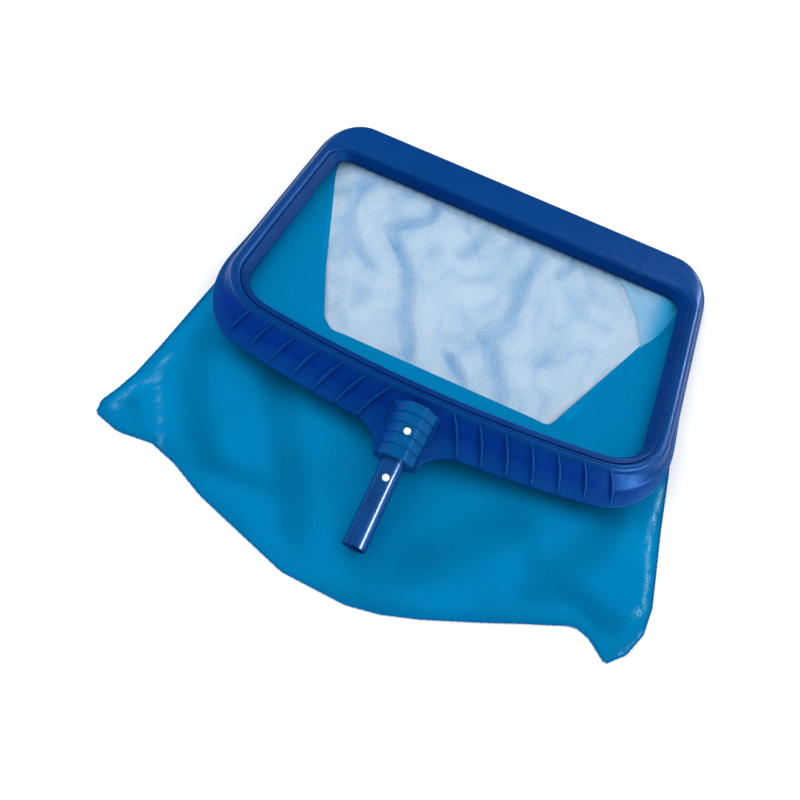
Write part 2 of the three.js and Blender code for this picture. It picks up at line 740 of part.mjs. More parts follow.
function buildSeam(points) {
  const width = 2.6;
  return openLoft(points.map((p, i) => {
    const a = points[Math.max(0, i - 1)];
    const b = points[Math.min(points.length - 1, i + 1)];
    const out = new THREE.Vector2(-(b.y - a.y), b.x - a.x).normalize();
    if (out.x * p.x + out.y * (p.y + 100) < 0) {
      out.negate();
    }
    const inner = [p.x + out.x * 0.9, p.y + out.y * 0.9];
    const outer = [p.x + out.x * (0.9 + width), p.y + out.y * (0.9 + width)];
    return [
      v3(...inner, 0.1), v3(...outer, 0.1), v3(...outer, 2.5), v3(...inner, 2.5),
    ];
  }), (p) => new THREE.Vector2(p.x * 0.6 + p.y * 0.8, p.z));
}

// ---------------------------------------------------------------- assembly
function named(name, geometry, kind, rest = true) {
  if (rest) {
    geometry.applyMatrix4(REST);
  }
  const flat = geometry.index ? geometry.toNonIndexed() : geometry;
  flat.deleteAttribute('uv');
  flat.computeVertexNormals();
  const [color, roughness, metalness] = COLOUR[kind];
  const material = new THREE.MeshStandardMaterial({ color, roughness, metalness });
  const mesh = new THREE.Mesh(flat, material);
  mesh.name = name;
  return mesh;
}

function build() {
  const group = new THREE.Group();
  group.name = 'leaf_skimmer_net';
  const add = (...args) => group.add(named(...args));
  add('frame_moulding', buildFrame(), 'frame');
  add('retaining_ring', buildRing(), 'ring');
  add('socket_sleeve', buildSleeve(), 'sleeve');
  add('spigot_tube', buildTube(), 'tube');
  add('spring_bend', buildSpringBend(), 'spring');
  for (const [word, side] of [['top', 1], ['bottom', -1]]) {
    add(`spring_leg_${word}`, buildSpringLeg(side), 'spring');
    add(`button_socket_${word}`,
      buildButton(BUTTON_SOCKET_R, BUTTON_SOCKET_AT, BUTTON_SOCKET_TOP, side), 'button');
    add(`button_pole_${word}`,
      buildButton(BUTTON_POLE_R, BUTTON_POLE_AT, BUTTON_POLE_TOP, side), 'button');
  }
  add('mouth_hem', buildHem(), 'hem');
  add('hem_cord', buildCord(), 'cord');
  add('bag_floor_panel', buildFloorPanel(), 'net', false);
  add('bag_top_panel', buildTopPanel(), 'net', false);
  add('bag_gusset_left', buildGusset(-1), 'net', false);
  add('bag_gusset_right', buildGusset(1), 'net', false);
  const outline = BAG_OUTLINE.map(([x, y]) => new THREE.Vector2(x, y));
  const end = outlineEdge(CORNER_LEFT, CORNER_RIGHT, END_STEPS);
  add('seam_end', buildSeam(end), 'hem', false);
  add('seam_left', buildSeam(outline.slice(0, CORNER_LEFT)), 'hem', false);
  add('seam_right', buildSeam(outline.slice(CORNER_RIGHT + 1)), 'hem', false);
  return group;
}

export default build();
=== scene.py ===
# Leaf skimmer net: smooth moulded frame, clip sleeve, spigot tube and the draped net bag.
# Section and outline numbers are millimetres; meshes are written in metres.
import math
from collections import namedtuple

import bmesh
import bpy
from mathutils import Matrix, Vector, noise


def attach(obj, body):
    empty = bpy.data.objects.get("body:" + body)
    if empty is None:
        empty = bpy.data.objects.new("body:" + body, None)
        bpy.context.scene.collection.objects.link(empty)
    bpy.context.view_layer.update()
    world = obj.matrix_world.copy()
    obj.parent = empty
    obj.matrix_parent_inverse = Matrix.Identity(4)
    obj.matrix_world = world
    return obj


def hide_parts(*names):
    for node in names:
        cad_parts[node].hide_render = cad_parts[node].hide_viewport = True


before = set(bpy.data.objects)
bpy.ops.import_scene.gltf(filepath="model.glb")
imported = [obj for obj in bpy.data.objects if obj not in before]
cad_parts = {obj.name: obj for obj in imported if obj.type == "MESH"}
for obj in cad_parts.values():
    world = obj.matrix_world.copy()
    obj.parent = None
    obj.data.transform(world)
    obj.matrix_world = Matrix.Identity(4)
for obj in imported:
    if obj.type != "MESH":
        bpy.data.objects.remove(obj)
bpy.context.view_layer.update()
MM = 0.001

# ---- dimensions
GAP = 0.3
TILT = math.radians(-5.6)
LIFT = 39.1
MOUTH_HALF_W = 235.0
MOUTH_FAR_Y = 157.0
MOUTH_NEAR_Y = -150.0
FAR_RADIUS = 22.0
NEAR_RADIUS = 50.0
NEAR_CENTRE = (185.0, -87.2)
NEAR_BOW = 0.00036
NEAR_ARC_END = 82.4
NEAR_START = 0.14  # share of the near section where the near corner begins
BOW_END_X = 191  # the bowed handle side runs this far each way, then the corner begins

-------

### WORK TO COMPLETE
Only the lines from the one containing "CORNER_LEFT)), 'hem', false);" through the one containing "bpy.context.scene.collection.objects.link(empty)" are to be extracted, exactly as they appear, with both ends included.

### TASK SOLUTION
  add('seam_left', buildSeam(outline.slice(0, CORNER_LEFT)), 'hem', false);
  add('seam_right', buildSeam(outline.slice(CORNER_RIGHT + 1)), 'hem', false);
  return group;
}

export default build();
=== scene.py ===
# Leaf skimmer net: smooth moulded frame, clip sleeve, spigot tube and the draped net bag.
# Section and outline numbers are millimetres; meshes are written in metres.
import math
from collections import namedtuple

import bmesh
import bpy
from mathutils import Matrix, Vector, noise


def attach(obj, body):
    empty = bpy.data.objects.get("body:" + body)
    if empty is None:
        empty = bpy.data.objects.new("body:" + body, None)
        bpy.context.scene.collection.objects.link(empty)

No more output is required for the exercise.